Exercise description: Each line from the one containing "front_lap_screws();" through the one containing "record = json.load(file)" must be echoed exactly, endpoints included, and every other line omitted.

Excerpted data:
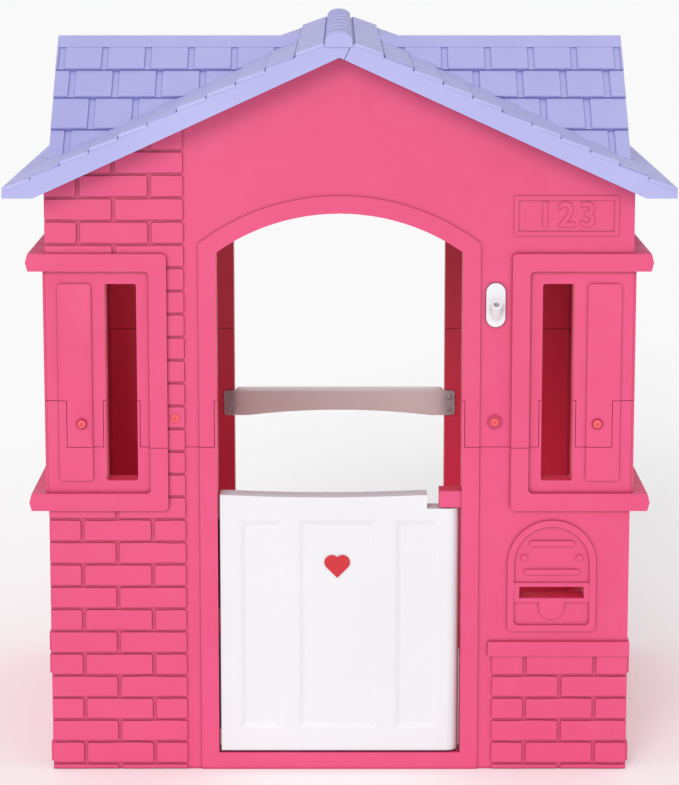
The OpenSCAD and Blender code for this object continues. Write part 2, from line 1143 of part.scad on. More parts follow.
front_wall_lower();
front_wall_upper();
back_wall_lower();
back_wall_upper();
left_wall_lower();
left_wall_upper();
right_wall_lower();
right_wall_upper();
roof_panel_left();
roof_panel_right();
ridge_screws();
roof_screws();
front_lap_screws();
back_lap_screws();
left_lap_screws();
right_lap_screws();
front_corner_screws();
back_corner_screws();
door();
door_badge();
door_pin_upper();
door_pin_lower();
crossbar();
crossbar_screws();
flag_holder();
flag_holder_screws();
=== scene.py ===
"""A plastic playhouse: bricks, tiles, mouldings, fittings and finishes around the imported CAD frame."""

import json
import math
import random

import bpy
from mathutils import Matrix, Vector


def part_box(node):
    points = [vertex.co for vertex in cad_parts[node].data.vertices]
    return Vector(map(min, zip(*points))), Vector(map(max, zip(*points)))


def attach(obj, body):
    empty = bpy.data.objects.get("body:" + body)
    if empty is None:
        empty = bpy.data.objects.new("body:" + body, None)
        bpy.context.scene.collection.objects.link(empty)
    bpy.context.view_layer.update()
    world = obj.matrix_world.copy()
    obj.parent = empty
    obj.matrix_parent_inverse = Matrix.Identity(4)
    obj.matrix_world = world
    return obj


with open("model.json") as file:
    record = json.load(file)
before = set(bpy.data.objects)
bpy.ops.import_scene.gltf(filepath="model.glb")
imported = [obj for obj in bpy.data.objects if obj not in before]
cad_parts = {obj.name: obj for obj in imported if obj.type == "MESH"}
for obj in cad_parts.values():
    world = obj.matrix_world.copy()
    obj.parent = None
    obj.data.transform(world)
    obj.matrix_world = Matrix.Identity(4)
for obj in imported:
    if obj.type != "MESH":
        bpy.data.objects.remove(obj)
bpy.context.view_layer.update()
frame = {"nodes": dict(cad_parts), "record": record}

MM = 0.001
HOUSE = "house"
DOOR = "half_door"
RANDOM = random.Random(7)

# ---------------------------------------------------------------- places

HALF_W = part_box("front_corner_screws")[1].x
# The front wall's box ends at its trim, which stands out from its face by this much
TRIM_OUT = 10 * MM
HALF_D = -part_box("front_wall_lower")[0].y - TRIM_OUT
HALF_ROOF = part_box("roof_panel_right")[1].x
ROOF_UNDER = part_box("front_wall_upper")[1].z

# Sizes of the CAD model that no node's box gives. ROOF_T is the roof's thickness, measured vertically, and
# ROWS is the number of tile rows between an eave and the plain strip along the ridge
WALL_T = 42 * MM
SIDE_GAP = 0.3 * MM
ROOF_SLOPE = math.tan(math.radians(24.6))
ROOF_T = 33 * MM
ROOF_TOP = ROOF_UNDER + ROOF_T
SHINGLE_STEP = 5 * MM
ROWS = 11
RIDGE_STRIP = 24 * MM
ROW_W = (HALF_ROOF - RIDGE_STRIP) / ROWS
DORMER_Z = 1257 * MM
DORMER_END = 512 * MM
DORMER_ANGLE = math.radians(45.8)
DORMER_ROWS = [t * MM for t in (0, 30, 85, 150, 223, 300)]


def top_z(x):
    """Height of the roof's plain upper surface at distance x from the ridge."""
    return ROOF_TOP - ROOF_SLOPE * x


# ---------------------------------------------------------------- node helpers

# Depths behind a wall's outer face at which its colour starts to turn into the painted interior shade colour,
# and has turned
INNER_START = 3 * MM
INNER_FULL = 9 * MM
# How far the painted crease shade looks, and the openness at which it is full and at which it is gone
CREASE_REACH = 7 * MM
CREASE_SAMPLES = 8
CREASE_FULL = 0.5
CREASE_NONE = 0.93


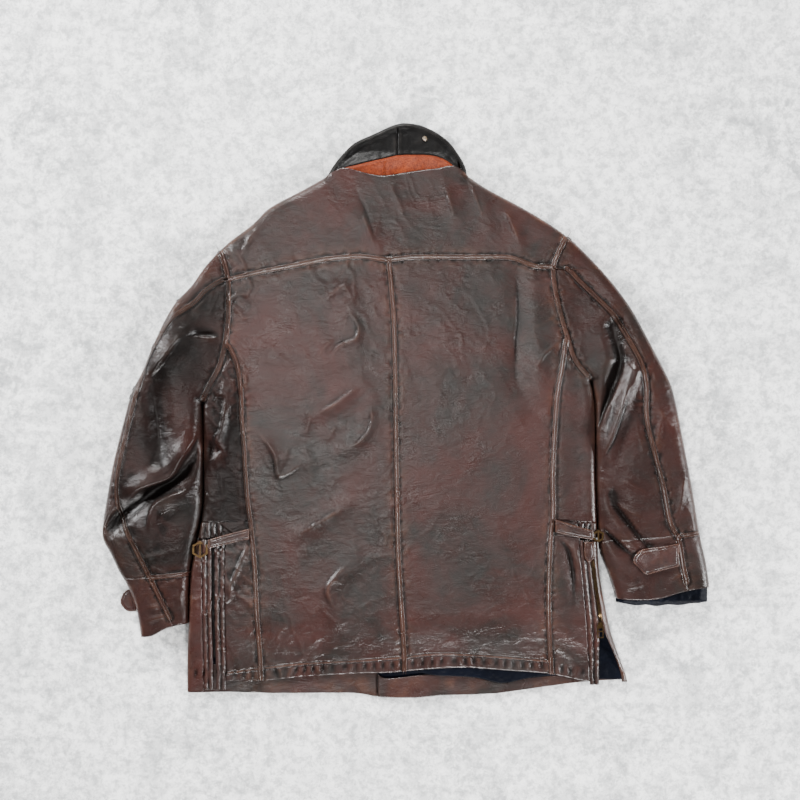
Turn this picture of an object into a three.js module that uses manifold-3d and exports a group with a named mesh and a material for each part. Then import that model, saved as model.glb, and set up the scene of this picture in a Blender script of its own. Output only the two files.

Result for this exercise:
front_lap_screws();
back_lap_screws();
left_lap_screws();
right_lap_screws();
front_corner_screws();
back_corner_screws();
door();
door_badge();
door_pin_upper();
door_pin_lower();
crossbar();
crossbar_screws();
flag_holder();
flag_holder_screws();
=== scene.py ===
"""A plastic playhouse: bricks, tiles, mouldings, fittings and finishes around the imported CAD frame."""

import json
import math
import random

import bpy
from mathutils import Matrix, Vector


def part_box(node):
    points = [vertex.co for vertex in cad_parts[node].data.vertices]
    return Vector(map(min, zip(*points))), Vector(map(max, zip(*points)))


def attach(obj, body):
    empty = bpy.data.objects.get("body:" + body)
    if empty is None:
        empty = bpy.data.objects.new("body:" + body, None)
        bpy.context.scene.collection.objects.link(empty)
    bpy.context.view_layer.update()
    world = obj.matrix_world.copy()
    obj.parent = empty
    obj.matrix_parent_inverse = Matrix.Identity(4)
    obj.matrix_world = world
    return obj


with open("model.json") as file:
    record = json.load(file)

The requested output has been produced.